Un fondo pubblico specializzato, continua Grazzini, dovrebbe inoltre co-finanziare massicciamente le società private di “venture capital”, per sponsorizzare l’avvio e lo sviluppo globale di nuove start-up nei campi promettenti ma incerti dell’hi-tech. Peccato che politica sia praticamente inesistente, a cominciare da sinistra e sindacati, pur sapendo che «l’intervento statale non basta assolutamente per salvare e sviluppare l’industria nazionale: nell’economia dell’innovazione e delle conoscenze occorre mobilitare soprattutto l’intelligenza e la partecipazione dei lavoratori». Democrazia dal basso, per consentire alla forza lavoro – come avviene in Germania – di eleggere i suoi rappresentanti nei consigli di amministrazione delle grandi imprese, come l’Ilva e Telecom. Per Grazzini, «il pericolo maggiore – e imminente – è che non solo le industrie manifatturiere ma anche le banche nazionali vengano cedute all’estero (come è già successo con Mps, la terza banca nazionale) e che il risparmio degli italiani vada ad alimentare completamente lo sviluppo delle economie estere». Con soddisfazione sospetta, l’“Economist” annuncia che dal 2010 le fondazioni nazionali (lottizzate, ma pur sempre semi-pubbliche) abbiano perso la presa sulle banche italiane quotate in Borsa, che ormai dipendono dal “libero” mercato azionario per il 77%, con investitori stranieri padroni dell’11% del credito italiano, cioè il doppio rispetto a pochi anni fa.

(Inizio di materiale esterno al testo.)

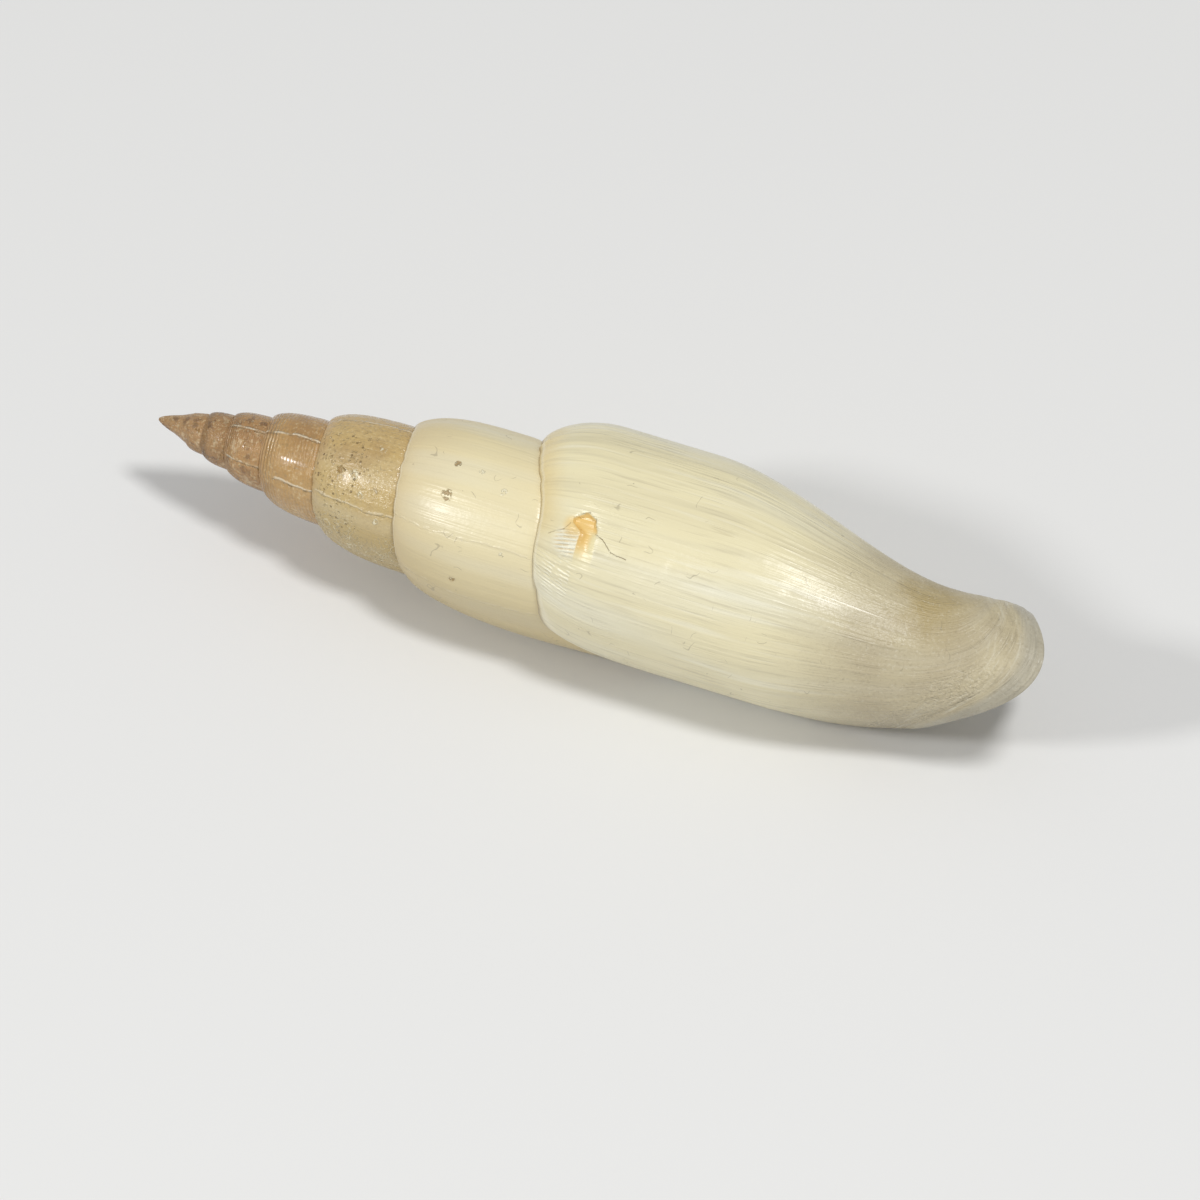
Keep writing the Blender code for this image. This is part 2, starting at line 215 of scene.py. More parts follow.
def fold_height(turn, x):
    """Ridges of the pillar, in the chamber at a turn, that wind on with its growth."""
    height = 0.0
    for place, rise in FOLDS:
        offset = (x - place * LENGTH * scale_of(turn)) / FOLD_WIDTH
        height += rise * LENGTH * math.exp(-offset * offset)
    return height


def skin_radius(turn, x):
    """Outer skin at a turn and a place along the axis."""
    growth = turn - (TURNS - 1)
    if growth < 0:
        return whorl_radius(turn, x)
    radius = body_radius(turn, x)
    if growth < SWELL_START:
        radius = mix(whorl_radius(turn, x), radius, ease(growth, 0, SWELL_START))
    return radius + fold_height(turn + 1, x) * (1 - ease(growth, 0, FOLD_LENGTH))


def spot_of(turn, x, radius):
    bearing = bearing_of(turn)
    return Vector((x, -radius * math.sin(bearing), radius * math.cos(bearing)))


def rim_x(turn):
    """Place along the axis where the skin of this turn meets the siphonal end."""
    x = LENGTH
    for _ in range(RIM_TRIES):
        spot = spot_of(turn, x, skin_radius(turn, x))
        tip_end = LENGTH - TIP_CURVE * (spot.y - TIP_OFFSET) ** 2 + TIP_SLANT * spot.z
        x = mix(x, tip_end, RIM_STEP)
    return x


def line_of(turn, x, rim):
    """Growth line through a place: it bends off the suture and wraps the siphonal end."""
    growth = turn - (TURNS - 1)
    if growth < 0:
        return turn
    wrapped = share(x, WRAP_START, rim) ** WRAP_POWER
    bend = LINE_BEND * math.exp(-(x - suture(turn)[0]) / BEND_LENGTH)
    return mix(turn + bend * ease(growth, *BEND_GROWTH), TURNS, wrapped)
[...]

L’unificazione bancaria europea decisa dalla Ue genera la necessità di ricorrere al mercato per ricapitalizzare le banche nazionali colme di debiti in sofferenza a causa della crisi, e spesso dei crediti erogati agli “amici”. «L’apertura del mercato bancario nazionale sollecitata dall’Unione Europea è una fortuna per la speculazione internazionale», spiega Grazzini. «Le ricapitalizzazioni sono una manna per gli investitori esteri che con pochi soldi potranno acquistare il risparmio nazionale: ma senza il minimo controllo sul risparmio non ci saranno nuovi investimenti e prospettive di sviluppo più o meno sostenibile». L’Italia? «Diventerà irrimediabilmente un paese del terzo mondo». Ama conclusione: «L’economia italiana avrebbe bisogno di democrazia economica dal basso, di una avanzata politica industriale, di capitani d’industria come Enrico Mattei e Adriano Olivetti, di innovatori come Steve Jobs, di banchieri come Raffaele Mattioli, e di politici della statura di De Gaulle per difendere e sviluppare l’economia nazionale. Purtroppo invece in Italia hanno prevalso i Marchionne, i Berlusconi e i Renzi».